Provided data =>
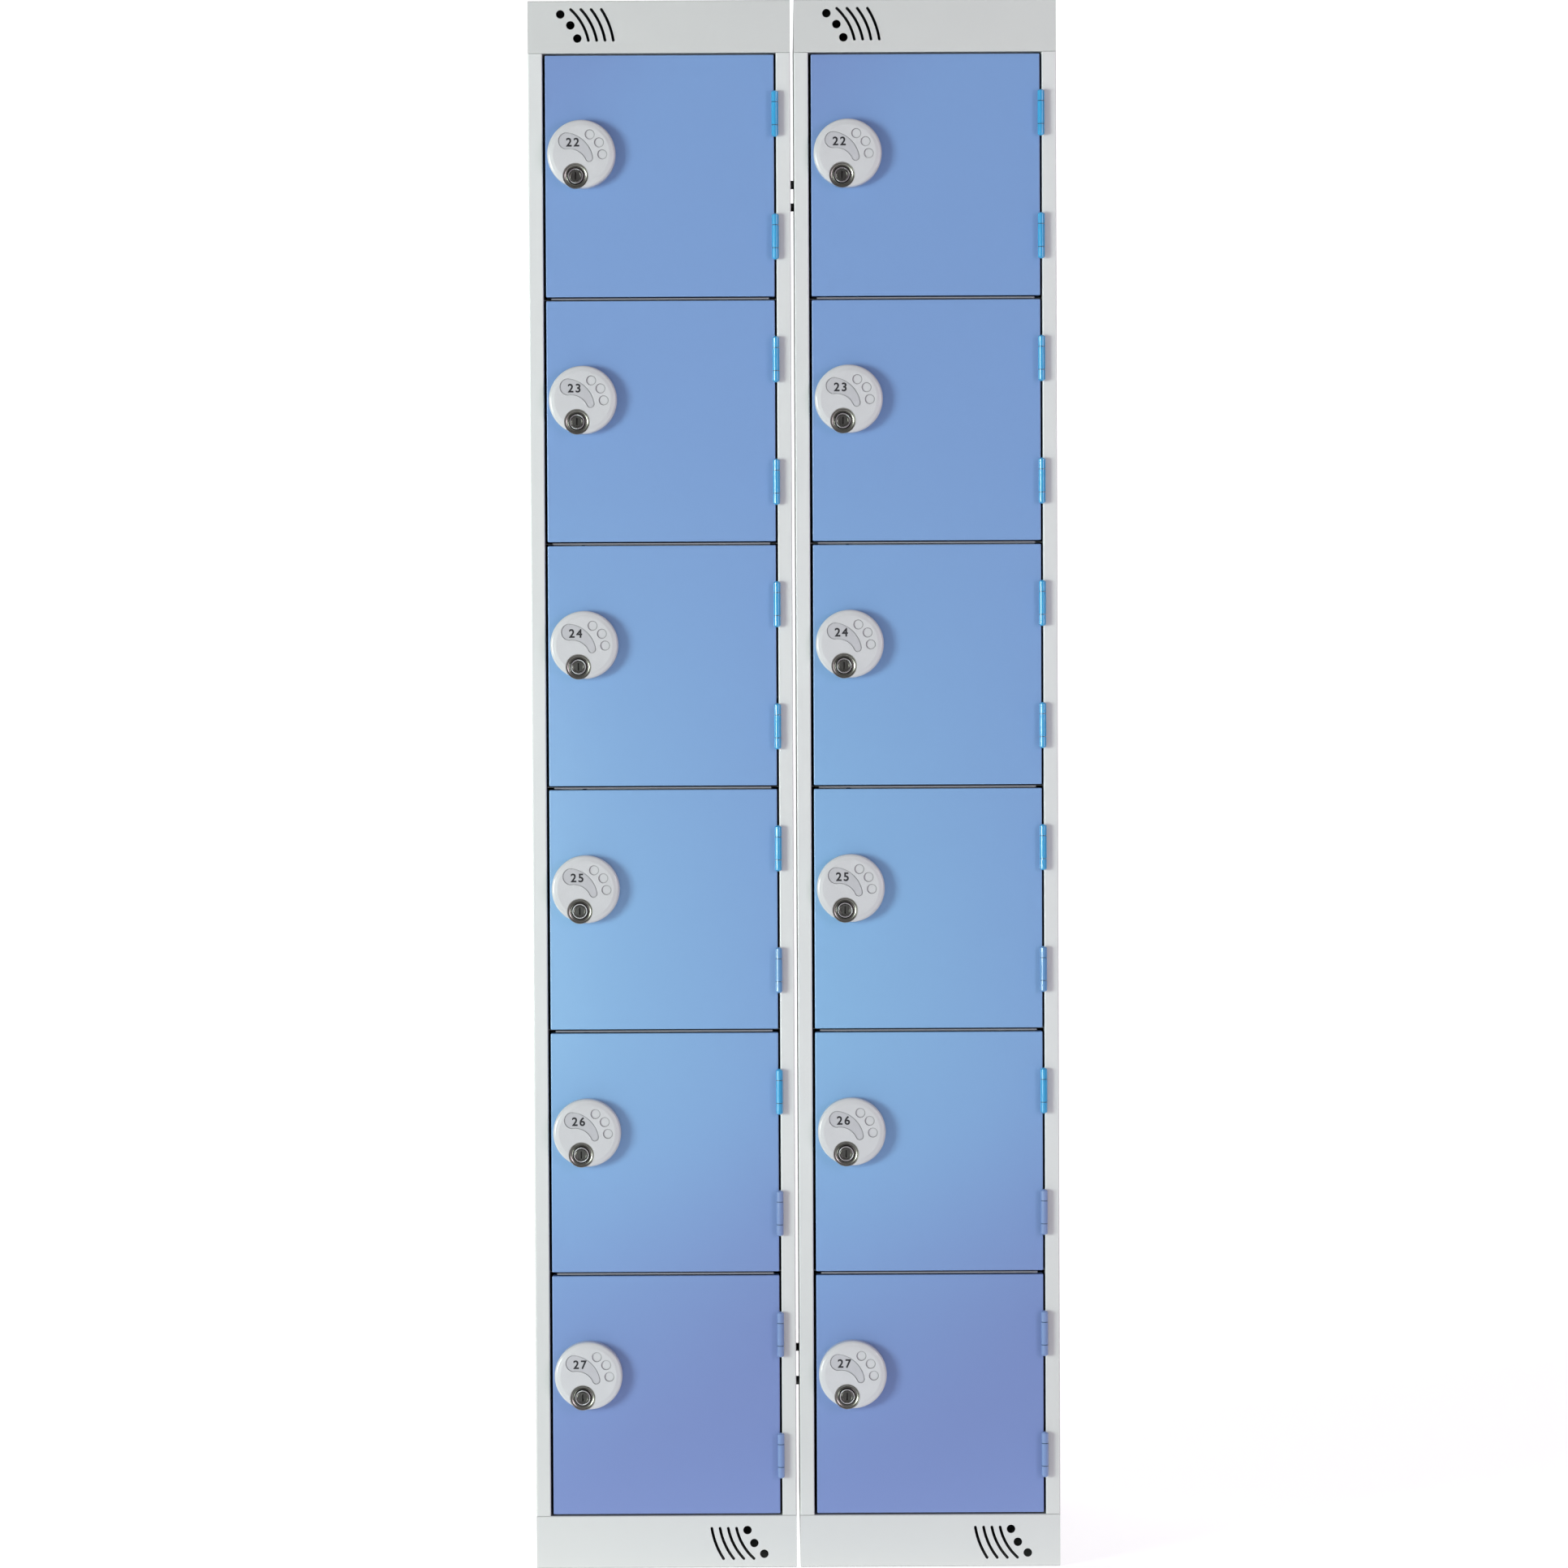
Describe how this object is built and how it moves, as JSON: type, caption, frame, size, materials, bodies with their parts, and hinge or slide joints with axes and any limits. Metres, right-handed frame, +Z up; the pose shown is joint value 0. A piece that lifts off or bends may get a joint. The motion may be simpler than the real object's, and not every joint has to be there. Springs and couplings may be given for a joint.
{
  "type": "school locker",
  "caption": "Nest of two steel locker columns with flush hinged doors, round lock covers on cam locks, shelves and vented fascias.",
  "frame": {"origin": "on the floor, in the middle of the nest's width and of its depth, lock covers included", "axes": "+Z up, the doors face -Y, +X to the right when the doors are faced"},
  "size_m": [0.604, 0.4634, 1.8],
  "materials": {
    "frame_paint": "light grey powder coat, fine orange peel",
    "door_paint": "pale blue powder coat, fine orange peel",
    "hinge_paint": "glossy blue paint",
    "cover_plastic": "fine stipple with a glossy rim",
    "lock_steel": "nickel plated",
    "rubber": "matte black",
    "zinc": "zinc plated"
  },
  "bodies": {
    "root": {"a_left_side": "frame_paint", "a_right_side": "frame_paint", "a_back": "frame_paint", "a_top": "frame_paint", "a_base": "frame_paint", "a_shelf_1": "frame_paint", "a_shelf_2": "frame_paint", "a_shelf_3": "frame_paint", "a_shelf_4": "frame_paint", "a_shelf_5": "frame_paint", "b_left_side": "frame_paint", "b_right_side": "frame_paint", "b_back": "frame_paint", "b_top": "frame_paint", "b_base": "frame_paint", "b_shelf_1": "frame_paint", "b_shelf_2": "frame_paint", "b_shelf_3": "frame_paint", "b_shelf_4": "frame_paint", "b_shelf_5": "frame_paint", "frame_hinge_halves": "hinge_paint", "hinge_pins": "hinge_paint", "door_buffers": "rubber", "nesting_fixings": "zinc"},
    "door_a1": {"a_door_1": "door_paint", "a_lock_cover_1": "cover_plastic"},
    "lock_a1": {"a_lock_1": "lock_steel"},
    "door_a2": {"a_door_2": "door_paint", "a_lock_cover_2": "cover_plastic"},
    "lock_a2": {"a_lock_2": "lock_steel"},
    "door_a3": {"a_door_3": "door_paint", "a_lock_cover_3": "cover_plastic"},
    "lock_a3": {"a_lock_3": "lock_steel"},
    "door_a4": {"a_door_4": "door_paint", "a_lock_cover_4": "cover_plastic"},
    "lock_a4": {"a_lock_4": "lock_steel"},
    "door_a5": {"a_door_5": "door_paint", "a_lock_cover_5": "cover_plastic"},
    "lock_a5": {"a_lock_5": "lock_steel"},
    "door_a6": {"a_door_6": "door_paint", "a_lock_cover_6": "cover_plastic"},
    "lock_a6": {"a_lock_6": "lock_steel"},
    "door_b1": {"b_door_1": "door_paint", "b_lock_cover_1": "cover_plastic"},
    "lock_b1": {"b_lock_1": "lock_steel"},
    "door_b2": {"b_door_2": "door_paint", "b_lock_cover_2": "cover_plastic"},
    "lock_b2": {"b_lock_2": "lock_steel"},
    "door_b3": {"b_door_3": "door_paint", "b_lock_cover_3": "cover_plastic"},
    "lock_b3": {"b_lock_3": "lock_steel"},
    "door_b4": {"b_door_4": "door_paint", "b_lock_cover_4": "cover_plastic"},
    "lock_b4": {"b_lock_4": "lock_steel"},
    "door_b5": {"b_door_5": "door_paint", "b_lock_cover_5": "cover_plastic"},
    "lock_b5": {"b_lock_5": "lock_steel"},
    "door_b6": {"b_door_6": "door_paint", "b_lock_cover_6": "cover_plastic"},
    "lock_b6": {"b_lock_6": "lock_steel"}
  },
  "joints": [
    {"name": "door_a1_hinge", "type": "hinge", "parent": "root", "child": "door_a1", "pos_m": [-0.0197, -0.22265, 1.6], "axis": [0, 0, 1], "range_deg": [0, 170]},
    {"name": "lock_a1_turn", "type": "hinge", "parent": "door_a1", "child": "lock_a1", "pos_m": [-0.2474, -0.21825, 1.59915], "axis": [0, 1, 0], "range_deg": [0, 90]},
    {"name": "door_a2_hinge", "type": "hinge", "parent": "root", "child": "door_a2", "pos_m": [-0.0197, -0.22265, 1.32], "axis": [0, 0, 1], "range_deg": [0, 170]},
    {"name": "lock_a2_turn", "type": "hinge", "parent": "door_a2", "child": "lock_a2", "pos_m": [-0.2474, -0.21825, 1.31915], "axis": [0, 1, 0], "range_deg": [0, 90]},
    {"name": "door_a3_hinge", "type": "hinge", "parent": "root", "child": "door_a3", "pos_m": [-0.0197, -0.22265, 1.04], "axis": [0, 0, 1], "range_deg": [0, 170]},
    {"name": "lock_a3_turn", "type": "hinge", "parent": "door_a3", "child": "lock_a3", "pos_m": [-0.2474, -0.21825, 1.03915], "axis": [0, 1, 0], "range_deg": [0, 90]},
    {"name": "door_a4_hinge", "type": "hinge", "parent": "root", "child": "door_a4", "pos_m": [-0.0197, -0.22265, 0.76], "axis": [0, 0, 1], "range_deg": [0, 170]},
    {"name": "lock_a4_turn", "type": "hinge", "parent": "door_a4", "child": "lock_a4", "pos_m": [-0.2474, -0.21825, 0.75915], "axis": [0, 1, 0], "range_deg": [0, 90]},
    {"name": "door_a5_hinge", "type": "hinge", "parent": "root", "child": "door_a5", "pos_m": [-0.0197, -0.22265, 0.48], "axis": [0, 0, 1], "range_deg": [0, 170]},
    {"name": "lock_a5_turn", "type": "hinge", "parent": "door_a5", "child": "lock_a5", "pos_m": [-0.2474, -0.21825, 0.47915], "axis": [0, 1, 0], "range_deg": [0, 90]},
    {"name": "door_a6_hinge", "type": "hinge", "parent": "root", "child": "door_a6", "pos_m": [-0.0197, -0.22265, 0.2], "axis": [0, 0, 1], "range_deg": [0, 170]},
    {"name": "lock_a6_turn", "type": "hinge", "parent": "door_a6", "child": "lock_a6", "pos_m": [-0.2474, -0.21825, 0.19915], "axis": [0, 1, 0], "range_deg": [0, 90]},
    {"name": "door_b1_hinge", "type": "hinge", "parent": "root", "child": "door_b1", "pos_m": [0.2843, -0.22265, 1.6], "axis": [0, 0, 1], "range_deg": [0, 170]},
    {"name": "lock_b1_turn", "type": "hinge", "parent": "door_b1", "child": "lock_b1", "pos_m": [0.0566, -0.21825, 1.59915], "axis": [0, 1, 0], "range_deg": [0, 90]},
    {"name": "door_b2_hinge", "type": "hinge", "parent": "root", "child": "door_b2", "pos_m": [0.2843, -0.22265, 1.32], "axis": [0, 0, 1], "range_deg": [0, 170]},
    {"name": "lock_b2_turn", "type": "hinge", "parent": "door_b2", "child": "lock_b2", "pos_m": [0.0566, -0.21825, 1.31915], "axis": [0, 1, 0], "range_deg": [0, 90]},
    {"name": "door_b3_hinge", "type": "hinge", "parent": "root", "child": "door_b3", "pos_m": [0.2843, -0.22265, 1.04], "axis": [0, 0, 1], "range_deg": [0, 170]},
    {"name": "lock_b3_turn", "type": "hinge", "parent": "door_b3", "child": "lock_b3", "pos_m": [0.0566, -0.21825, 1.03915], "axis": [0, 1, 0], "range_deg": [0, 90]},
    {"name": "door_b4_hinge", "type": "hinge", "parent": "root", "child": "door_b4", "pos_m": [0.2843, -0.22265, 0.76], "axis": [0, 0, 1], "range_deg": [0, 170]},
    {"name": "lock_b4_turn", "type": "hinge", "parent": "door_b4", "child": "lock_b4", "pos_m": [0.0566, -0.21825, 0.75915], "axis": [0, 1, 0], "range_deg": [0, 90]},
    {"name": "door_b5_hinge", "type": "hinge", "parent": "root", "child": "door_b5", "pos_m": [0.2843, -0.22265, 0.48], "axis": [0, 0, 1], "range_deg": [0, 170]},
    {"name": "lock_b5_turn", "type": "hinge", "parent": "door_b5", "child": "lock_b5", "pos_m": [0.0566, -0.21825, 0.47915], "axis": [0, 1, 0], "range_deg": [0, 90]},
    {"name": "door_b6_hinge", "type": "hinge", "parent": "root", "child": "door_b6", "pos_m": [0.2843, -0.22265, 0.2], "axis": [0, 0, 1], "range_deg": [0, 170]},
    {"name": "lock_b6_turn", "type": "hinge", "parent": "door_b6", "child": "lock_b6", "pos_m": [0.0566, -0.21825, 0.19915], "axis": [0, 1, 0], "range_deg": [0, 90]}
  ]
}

Task statement =>
Pick out the lines containing the string "axes".

Completed exercise =>
Describe how this object is built and how it moves, as JSON: type, caption, frame, size, materials, bodies with their parts, and hinge or slide joints with axes and any limits. Metres, right-handed frame, +Z up; the pose shown is joint value 0. A piece that lifts off or bends may get a joint. The motion may be simpler than the real object's, and not every joint has to be there. Springs and couplings may be given for a joint.
  "frame": {"origin": "on the floor, in the middle of the nest's width and of its depth, lock covers included", "axes": "+Z up, the doors face -Y, +X to the right when the doors are faced"},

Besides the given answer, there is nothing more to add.